The most recent work of Horwood’s oeuvres on this disk is his Intravariations for piano and orchestra, composed in 1997. The piece is based upon a nine-chord progression, wherein each individual chord is derived from a singularly unique hybrid scale. The broad and expansive main theme comes on the heels of the opening ‘Introduction,’ which is declaimed in the form of a quasi cadenza by the solo piano in which the chords are first introduced in embellished form. With the sole exception of the final one, each of the nine variations which follow places a focus on one of the chords and its particular hybrid scale. The title of the work is interesting – Intravariations could be interpreted to mean variations within variations, which could definitely be said to be the case with the closing Variation 9. Here Horwood employs it in the form of a coda in which the main theme is stated one final time along with references to all of the other variations in fragmented form.

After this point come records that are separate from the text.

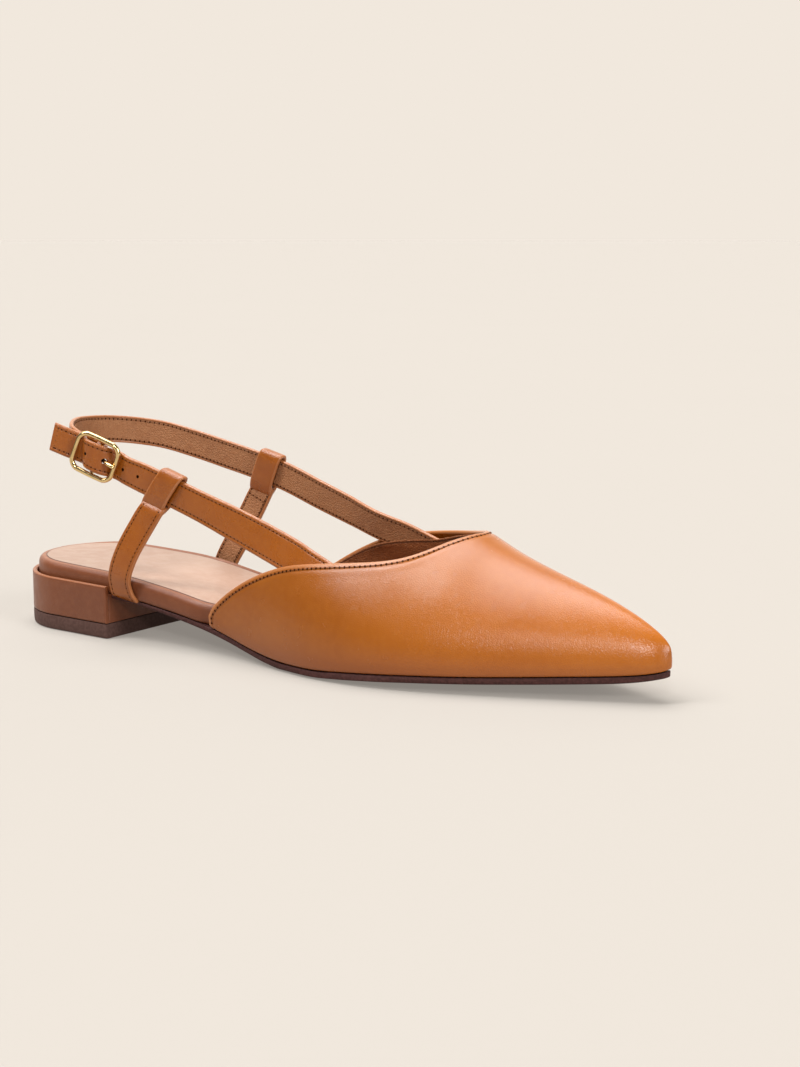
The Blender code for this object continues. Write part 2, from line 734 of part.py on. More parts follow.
def make_heel_strap(name, table, side):
    centre, (along, outward, up), lean, strap_width = loop_place(side)
    half_up = strap_width / 2 + LOOP_CLEARANCE
    half_out = STRAP_THICKNESS / 2 + LOOP_CLEARANCE
    turns = np.linspace(0.0, 2 * math.pi, 20, endpoint=False)

    def band(grow, reach):
        rings = []
        for end in (-reach, reach):
            ring = []
            for turn in turns:
                c, s = math.cos(turn), math.sin(turn)
                h = (half_up + grow) * math.copysign(abs(s) ** LOOP_SQUARENESS, s)
                q = (half_out + grow) * math.copysign(abs(c) ** LOOP_SQUARENESS, c)
                ring.append(centre + up * h + outward * q + along * (end + lean * h))
            rings.append(np.array(ring))
        return rings

    foot = centre - (up + along * lean) * (half_up + LOOP_WALL * 0.6)
    path = through(rows_of(table) + [list(foot)], 3.6)
    direction = unit(np.gradient(path, axis=0))
    across = unit(np.cross(direction, (0.0, 1.0, 0.0)))
    across *= np.sign(across[:, :1])
    face = unit(np.cross(across, direction))
    face *= np.sign(face[:, 1:2]) * side
    widths = [HEEL_STRAP_WIDTH] * len(path)
    strap = add_object(name, *swept(strap_rings(path, across, face, widths)), "tan_leather")
    outside = add_object("loop_outside", *swept(band(LOOP_WALL, LOOP_LENGTH / 2)), "tan_leather")
    combine(strap, outside, "UNION")
    inside = add_object("loop_inside", *swept(band(0.0, LOOP_LENGTH / 2 + 4.0)), "tan_leather")
    combine(strap, inside, "DIFFERENCE")


# ---- buckle ---------------------------------------------------------------------------------


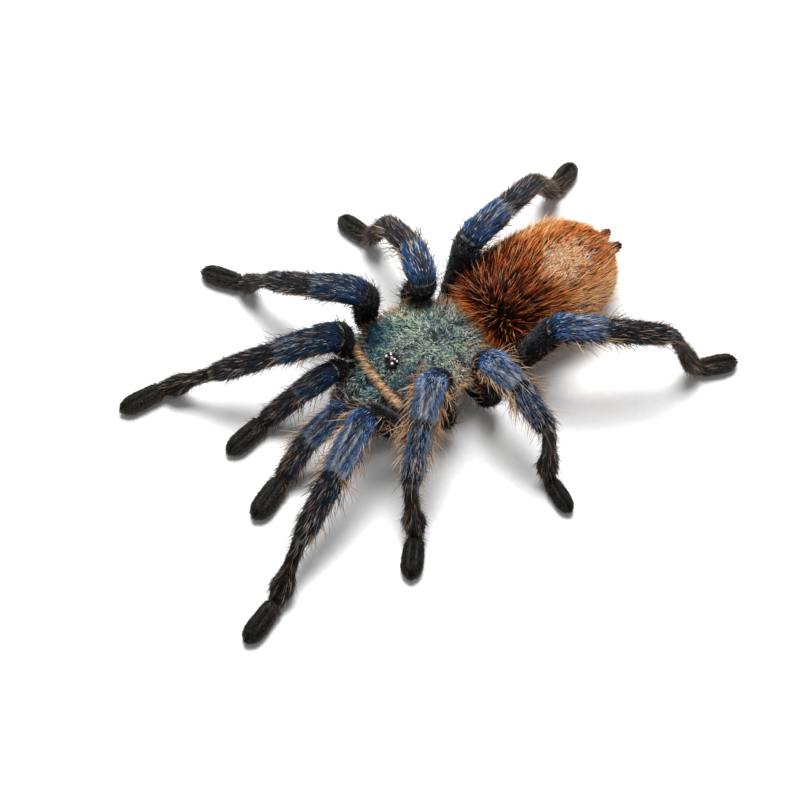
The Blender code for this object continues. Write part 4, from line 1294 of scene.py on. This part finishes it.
# %% Dress the carapace
UNDERSIDE_HAIRS, UNDERSIDE_WIDTH = 2200, 0.2
place, normal, flow, *_ = scatter(shield[top_rings + 1:], UNDERSIDE_HAIRS, rng)
length = rng.uniform(0.9, 1.6, UNDERSIDE_HAIRS)
lift = rng.normal(0.4, 0.15, UNDERSIDE_HAIRS)
sway = rng.normal(0, 0.4, UNDERSIDE_HAIRS)
shade = rng.uniform(0.0, 0.12, UNDERSIDE_HAIRS)
carapace_hairs.append(hair_part(place, normal, flow, length, UNDERSIDE_WIDTH, lift, 0.0, sway, shade, 1))
skin = skin_part(shield, 0, SKIN_AND_BEADS_WINDOW, grain=shield)
triangles += make_piece("cephalothorax", [skin, *carapace_hairs, *eye_parts],
                        [shell, felt_hair, mound_shell, eye_lens, pearl_glint_lens])

# %% [markdown]
# ## Jaws
#
# The two chelicerae are swollen drums under the front edge. They are felted like the carapace above, but
# their hair is longer, and darker towards the fang. Each ends in a fang, folded back under, which is bare
# black chitin with a shine, so the felt stops short of it.

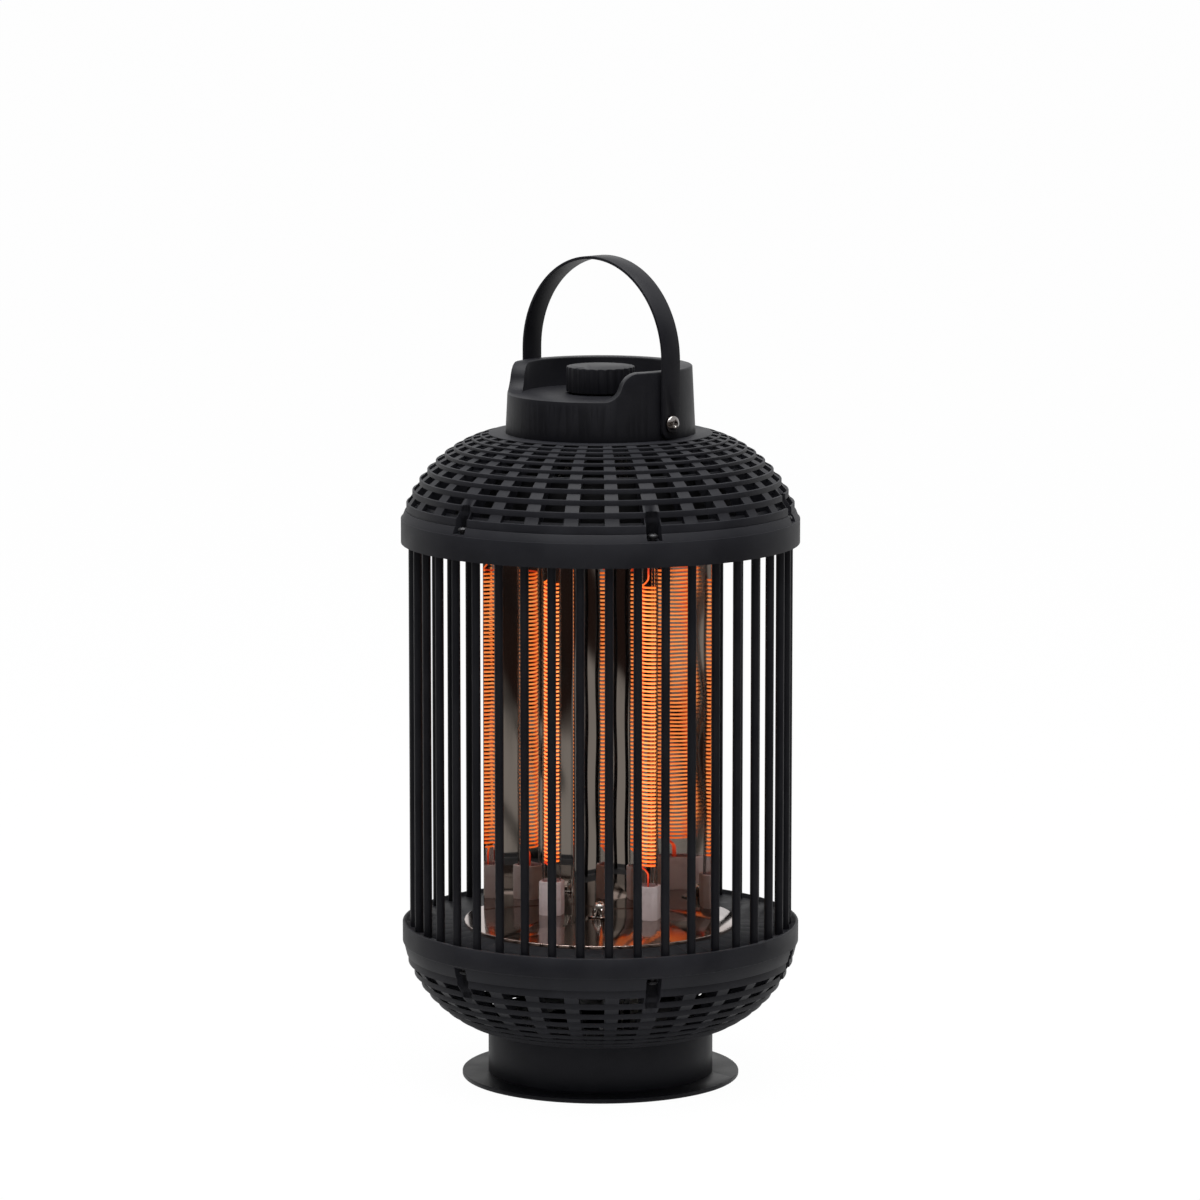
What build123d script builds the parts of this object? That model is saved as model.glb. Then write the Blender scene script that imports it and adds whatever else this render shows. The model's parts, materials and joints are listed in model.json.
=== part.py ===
from build123d import *
import math
import os

# Patio heater of the lantern kind. The origin is the centre of the underside of the feet,
# +Z is up, -Y is the front, where the wall round the knob is cut away, and the handle
# turns on the X axis. Every size is in millimetres and every angle in degrees.

# Foot
foot_radius = 98.0
foot_plate_thickness = 3.2
foot_edge_round = 0.8
pad_count = 6
pad_radius = 8.0
pad_height = 2.0
pad_pocket_depth = 1.2
pad_circle_radius = 84.0

# Pedestal
pedestal_radius = 79.5
pedestal_height = 34.4
pedestal_wall = 2.5
pedestal_top_plate = 2.5
pedestal_screw_count = 4
pedestal_screw_circle = 71.0
bowl_plate_screw_circle = 60.0
cable_opening_radius = 40.0

# The two rings that hold the cage
ring_radius = 140.0
ring_wall = 2.2
lower_ring_height = 14.5
upper_ring_height = 17.0
ring_edge_round = 0.7
floor_thickness = 3.0
tray_floor_depth = 2.5
web_rise = 5.2
web_opening_radius = 91.0

# Perforated shells: the bowl under the cage and the dome over it
shell_arc_radius = 82.3
shell_arc_centre = 60.1
dome_arc_drop = 20.2
bowl_arc_drop = 17.2
first_hoop_angle = 22.6
first_step_angle = 6.75
last_step_angle = 4.15
dome_rows = 10
bowl_rows = 8
hoop_wall = 1.3
hoop_lip = 0.9
hoop_chamfer = 0.35
tread_share = 0.54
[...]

Of the four major works on this recording, Intravariations is clearly the most creative, the most contemporary. Yet it still draws on elements from the past, juxtaposing the Theme and Variation structure within the model of a Concerto for Orchestra with piano solo, clearly a most ingenious endeavour.
This disk of Horwood’s music was recorded in Poland in the studios of Radio Warsaw with Sinfonia Varsovia under the direction of Ian Hobson. The quality of the performance is outstanding, demonstrating thorough and careful rehearsal with much attention to detail. There is dynamic balance between the various sections of the orchestra and in even the softest passages, a clear and radiant sonic translucence of the requisite timbres emerges.